Write the listing out again, all of it, word for word.

DATA EXCERPT ->
— Start —
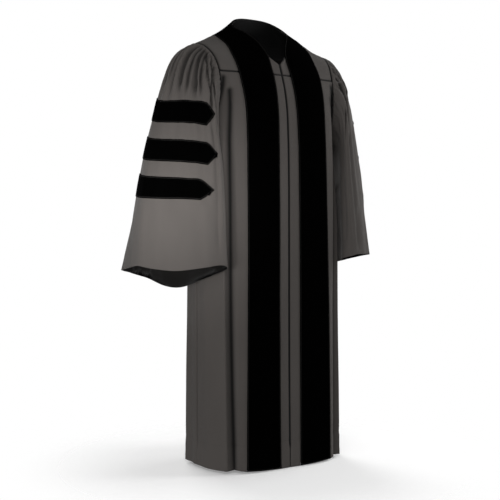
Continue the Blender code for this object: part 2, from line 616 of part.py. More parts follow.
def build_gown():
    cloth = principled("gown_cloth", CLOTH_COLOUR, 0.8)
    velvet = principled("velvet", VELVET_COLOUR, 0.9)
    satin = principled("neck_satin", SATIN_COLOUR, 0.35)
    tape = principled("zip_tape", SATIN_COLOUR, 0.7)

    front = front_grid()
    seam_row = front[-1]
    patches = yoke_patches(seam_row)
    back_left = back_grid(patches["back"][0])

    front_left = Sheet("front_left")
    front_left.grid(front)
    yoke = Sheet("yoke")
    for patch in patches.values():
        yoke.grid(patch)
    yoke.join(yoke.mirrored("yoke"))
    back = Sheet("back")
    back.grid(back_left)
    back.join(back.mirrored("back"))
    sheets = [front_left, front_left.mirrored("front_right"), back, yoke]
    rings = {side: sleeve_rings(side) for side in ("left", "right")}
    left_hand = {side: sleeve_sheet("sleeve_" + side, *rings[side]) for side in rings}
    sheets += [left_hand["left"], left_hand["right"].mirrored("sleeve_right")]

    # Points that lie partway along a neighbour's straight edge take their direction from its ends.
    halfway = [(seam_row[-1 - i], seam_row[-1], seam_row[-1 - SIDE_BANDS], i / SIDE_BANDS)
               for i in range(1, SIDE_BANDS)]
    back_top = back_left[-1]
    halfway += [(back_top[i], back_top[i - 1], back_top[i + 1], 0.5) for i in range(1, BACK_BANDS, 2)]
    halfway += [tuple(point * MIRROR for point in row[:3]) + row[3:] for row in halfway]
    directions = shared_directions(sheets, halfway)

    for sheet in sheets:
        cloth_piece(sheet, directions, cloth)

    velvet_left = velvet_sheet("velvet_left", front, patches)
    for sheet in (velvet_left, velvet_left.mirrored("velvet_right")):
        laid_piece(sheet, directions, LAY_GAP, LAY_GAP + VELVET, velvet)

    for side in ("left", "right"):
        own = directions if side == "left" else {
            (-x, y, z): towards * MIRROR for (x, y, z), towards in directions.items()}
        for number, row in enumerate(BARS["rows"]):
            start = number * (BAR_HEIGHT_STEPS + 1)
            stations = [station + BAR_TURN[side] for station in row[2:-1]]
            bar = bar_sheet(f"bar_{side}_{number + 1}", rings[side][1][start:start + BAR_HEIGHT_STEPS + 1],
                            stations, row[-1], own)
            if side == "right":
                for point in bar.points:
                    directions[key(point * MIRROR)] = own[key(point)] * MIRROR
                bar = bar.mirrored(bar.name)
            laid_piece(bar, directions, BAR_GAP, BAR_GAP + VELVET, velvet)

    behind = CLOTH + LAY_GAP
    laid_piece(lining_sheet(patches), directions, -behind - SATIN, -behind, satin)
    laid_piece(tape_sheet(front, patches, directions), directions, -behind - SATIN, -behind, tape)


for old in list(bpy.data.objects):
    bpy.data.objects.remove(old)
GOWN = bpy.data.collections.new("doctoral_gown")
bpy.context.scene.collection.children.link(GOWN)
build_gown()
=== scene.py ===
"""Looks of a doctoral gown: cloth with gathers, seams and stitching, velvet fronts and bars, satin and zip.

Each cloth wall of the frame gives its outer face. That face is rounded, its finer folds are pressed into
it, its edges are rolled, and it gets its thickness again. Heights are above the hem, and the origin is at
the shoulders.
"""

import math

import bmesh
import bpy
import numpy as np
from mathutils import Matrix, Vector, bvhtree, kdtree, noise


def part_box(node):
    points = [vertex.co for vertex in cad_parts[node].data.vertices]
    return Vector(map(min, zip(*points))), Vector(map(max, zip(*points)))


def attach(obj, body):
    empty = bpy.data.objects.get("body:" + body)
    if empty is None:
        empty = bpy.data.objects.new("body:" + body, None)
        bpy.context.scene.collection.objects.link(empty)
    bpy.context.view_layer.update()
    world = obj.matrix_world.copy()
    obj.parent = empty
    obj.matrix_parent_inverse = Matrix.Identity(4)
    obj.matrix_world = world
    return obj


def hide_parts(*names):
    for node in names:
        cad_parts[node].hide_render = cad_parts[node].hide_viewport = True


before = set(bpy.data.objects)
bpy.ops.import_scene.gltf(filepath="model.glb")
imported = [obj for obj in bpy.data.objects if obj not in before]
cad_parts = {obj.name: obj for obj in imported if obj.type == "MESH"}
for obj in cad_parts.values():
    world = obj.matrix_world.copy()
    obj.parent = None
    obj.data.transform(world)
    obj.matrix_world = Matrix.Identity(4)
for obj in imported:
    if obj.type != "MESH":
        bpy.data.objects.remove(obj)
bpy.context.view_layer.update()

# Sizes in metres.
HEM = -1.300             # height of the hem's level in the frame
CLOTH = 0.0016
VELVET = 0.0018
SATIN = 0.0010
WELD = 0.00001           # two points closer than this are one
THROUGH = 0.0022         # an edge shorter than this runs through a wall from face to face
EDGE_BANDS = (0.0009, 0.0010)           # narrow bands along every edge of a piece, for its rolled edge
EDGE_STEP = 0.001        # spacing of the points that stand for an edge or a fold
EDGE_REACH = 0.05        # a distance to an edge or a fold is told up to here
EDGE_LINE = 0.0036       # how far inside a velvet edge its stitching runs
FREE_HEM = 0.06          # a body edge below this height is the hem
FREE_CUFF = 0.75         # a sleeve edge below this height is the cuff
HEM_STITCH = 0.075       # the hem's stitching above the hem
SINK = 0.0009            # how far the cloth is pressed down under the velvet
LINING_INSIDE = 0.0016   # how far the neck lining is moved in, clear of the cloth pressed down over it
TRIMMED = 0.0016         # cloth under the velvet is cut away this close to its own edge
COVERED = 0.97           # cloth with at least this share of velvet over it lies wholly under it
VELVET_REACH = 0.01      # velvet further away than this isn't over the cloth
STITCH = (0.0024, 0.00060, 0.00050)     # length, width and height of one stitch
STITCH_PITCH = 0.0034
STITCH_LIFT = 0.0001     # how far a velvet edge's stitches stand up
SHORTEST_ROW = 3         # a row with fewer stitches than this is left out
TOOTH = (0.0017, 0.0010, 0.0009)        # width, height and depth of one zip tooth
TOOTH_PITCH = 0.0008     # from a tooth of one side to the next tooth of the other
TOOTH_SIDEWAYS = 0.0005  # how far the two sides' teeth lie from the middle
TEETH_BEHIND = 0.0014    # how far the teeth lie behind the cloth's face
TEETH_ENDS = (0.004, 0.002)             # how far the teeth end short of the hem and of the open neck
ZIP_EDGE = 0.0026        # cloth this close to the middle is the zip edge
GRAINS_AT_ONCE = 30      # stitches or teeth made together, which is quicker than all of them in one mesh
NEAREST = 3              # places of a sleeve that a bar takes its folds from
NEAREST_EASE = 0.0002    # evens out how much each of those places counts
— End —
OUTPUT FOR THIS EXERCISE ->
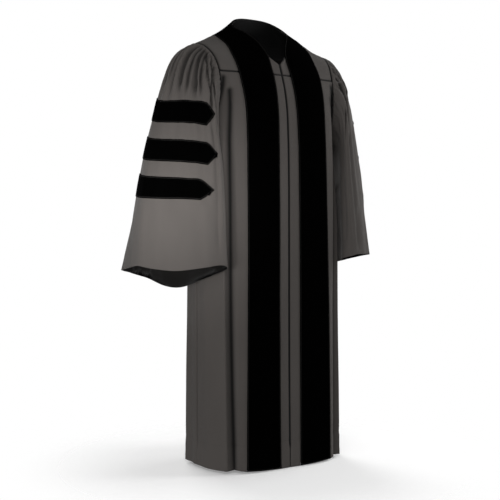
Continue the Blender code for this object: part 2, from line 616 of part.py. More parts follow.
def build_gown():
    cloth = principled("gown_cloth", CLOTH_COLOUR, 0.8)
    velvet = principled("velvet", VELVET_COLOUR, 0.9)
    satin = principled("neck_satin", SATIN_COLOUR, 0.35)
    tape = principled("zip_tape", SATIN_COLOUR, 0.7)

    front = front_grid()
    seam_row = front[-1]
    patches = yoke_patches(seam_row)
    back_left = back_grid(patches["back"][0])

    front_left = Sheet("front_left")
    front_left.grid(front)
    yoke = Sheet("yoke")
    for patch in patches.values():
        yoke.grid(patch)
    yoke.join(yoke.mirrored("yoke"))
    back = Sheet("back")
    back.grid(back_left)
    back.join(back.mirrored("back"))
    sheets = [front_left, front_left.mirrored("front_right"), back, yoke]
    rings = {side: sleeve_rings(side) for side in ("left", "right")}
    left_hand = {side: sleeve_sheet("sleeve_" + side, *rings[side]) for side in rings}
    sheets += [left_hand["left"], left_hand["right"].mirrored("sleeve_right")]

    # Points that lie partway along a neighbour's straight edge take their direction from its ends.
    halfway = [(seam_row[-1 - i], seam_row[-1], seam_row[-1 - SIDE_BANDS], i / SIDE_BANDS)
               for i in range(1, SIDE_BANDS)]
    back_top = back_left[-1]
    halfway += [(back_top[i], back_top[i - 1], back_top[i + 1], 0.5) for i in range(1, BACK_BANDS, 2)]
    halfway += [tuple(point * MIRROR for point in row[:3]) + row[3:] for row in halfway]
    directions = shared_directions(sheets, halfway)

    for sheet in sheets:
        cloth_piece(sheet, directions, cloth)

    velvet_left = velvet_sheet("velvet_left", front, patches)
    for sheet in (velvet_left, velvet_left.mirrored("velvet_right")):
        laid_piece(sheet, directions, LAY_GAP, LAY_GAP + VELVET, velvet)

    for side in ("left", "right"):
        own = directions if side == "left" else {
            (-x, y, z): towards * MIRROR for (x, y, z), towards in directions.items()}
        for number, row in enumerate(BARS["rows"]):
            start = number * (BAR_HEIGHT_STEPS + 1)
            stations = [station + BAR_TURN[side] for station in row[2:-1]]
            bar = bar_sheet(f"bar_{side}_{number + 1}", rings[side][1][start:start + BAR_HEIGHT_STEPS + 1],
                            stations, row[-1], own)
            if side == "right":
                for point in bar.points:
                    directions[key(point * MIRROR)] = own[key(point)] * MIRROR
                bar = bar.mirrored(bar.name)
            laid_piece(bar, directions, BAR_GAP, BAR_GAP + VELVET, velvet)

    behind = CLOTH + LAY_GAP
    laid_piece(lining_sheet(patches), directions, -behind - SATIN, -behind, satin)
    laid_piece(tape_sheet(front, patches, directions), directions, -behind - SATIN, -behind, tape)


for old in list(bpy.data.objects):
    bpy.data.objects.remove(old)
GOWN = bpy.data.collections.new("doctoral_gown")
bpy.context.scene.collection.children.link(GOWN)
build_gown()
=== scene.py ===
"""Looks of a doctoral gown: cloth with gathers, seams and stitching, velvet fronts and bars, satin and zip.

Each cloth wall of the frame gives its outer face. That face is rounded, its finer folds are pressed into
it, its edges are rolled, and it gets its thickness again. Heights are above the hem, and the origin is at
the shoulders.
"""

import math

import bmesh
import bpy
import numpy as np
from mathutils import Matrix, Vector, bvhtree, kdtree, noise


def part_box(node):
    points = [vertex.co for vertex in cad_parts[node].data.vertices]
    return Vector(map(min, zip(*points))), Vector(map(max, zip(*points)))


def attach(obj, body):
    empty = bpy.data.objects.get("body:" + body)
    if empty is None:
        empty = bpy.data.objects.new("body:" + body, None)
        bpy.context.scene.collection.objects.link(empty)
    bpy.context.view_layer.update()
    world = obj.matrix_world.copy()
    obj.parent = empty
    obj.matrix_parent_inverse = Matrix.Identity(4)
    obj.matrix_world = world
    return obj


def hide_parts(*names):
    for node in names:
        cad_parts[node].hide_render = cad_parts[node].hide_viewport = True


before = set(bpy.data.objects)
bpy.ops.import_scene.gltf(filepath="model.glb")
imported = [obj for obj in bpy.data.objects if obj not in before]
cad_parts = {obj.name: obj for obj in imported if obj.type == "MESH"}
for obj in cad_parts.values():
    world = obj.matrix_world.copy()
    obj.parent = None
    obj.data.transform(world)
    obj.matrix_world = Matrix.Identity(4)
for obj in imported:
    if obj.type != "MESH":
        bpy.data.objects.remove(obj)
bpy.context.view_layer.update()

# Sizes in metres.
HEM = -1.300             # height of the hem's level in the frame
CLOTH = 0.0016
VELVET = 0.0018
SATIN = 0.0010
WELD = 0.00001           # two points closer than this are one
THROUGH = 0.0022         # an edge shorter than this runs through a wall from face to face
EDGE_BANDS = (0.0009, 0.0010)           # narrow bands along every edge of a piece, for its rolled edge
EDGE_STEP = 0.001        # spacing of the points that stand for an edge or a fold
EDGE_REACH = 0.05        # a distance to an edge or a fold is told up to here
EDGE_LINE = 0.0036       # how far inside a velvet edge its stitching runs
FREE_HEM = 0.06          # a body edge below this height is the hem
FREE_CUFF = 0.75         # a sleeve edge below this height is the cuff
HEM_STITCH = 0.075       # the hem's stitching above the hem
SINK = 0.0009            # how far the cloth is pressed down under the velvet
LINING_INSIDE = 0.0016   # how far the neck lining is moved in, clear of the cloth pressed down over it
TRIMMED = 0.0016         # cloth under the velvet is cut away this close to its own edge
COVERED = 0.97           # cloth with at least this share of velvet over it lies wholly under it
VELVET_REACH = 0.01      # velvet further away than this isn't over the cloth
STITCH = (0.0024, 0.00060, 0.00050)     # length, width and height of one stitch
STITCH_PITCH = 0.0034
STITCH_LIFT = 0.0001     # how far a velvet edge's stitches stand up
SHORTEST_ROW = 3         # a row with fewer stitches than this is left out
TOOTH = (0.0017, 0.0010, 0.0009)        # width, height and depth of one zip tooth
TOOTH_PITCH = 0.0008     # from a tooth of one side to the next tooth of the other
TOOTH_SIDEWAYS = 0.0005  # how far the two sides' teeth lie from the middle
TEETH_BEHIND = 0.0014    # how far the teeth lie behind the cloth's face
TEETH_ENDS = (0.004, 0.002)             # how far the teeth end short of the hem and of the open neck
ZIP_EDGE = 0.0026        # cloth this close to the middle is the zip edge
GRAINS_AT_ONCE = 30      # stitches or teeth made together, which is quicker than all of them in one mesh
NEAREST = 3              # places of a sleeve that a bar takes its folds from
NEAREST_EASE = 0.0002    # evens out how much each of those places counts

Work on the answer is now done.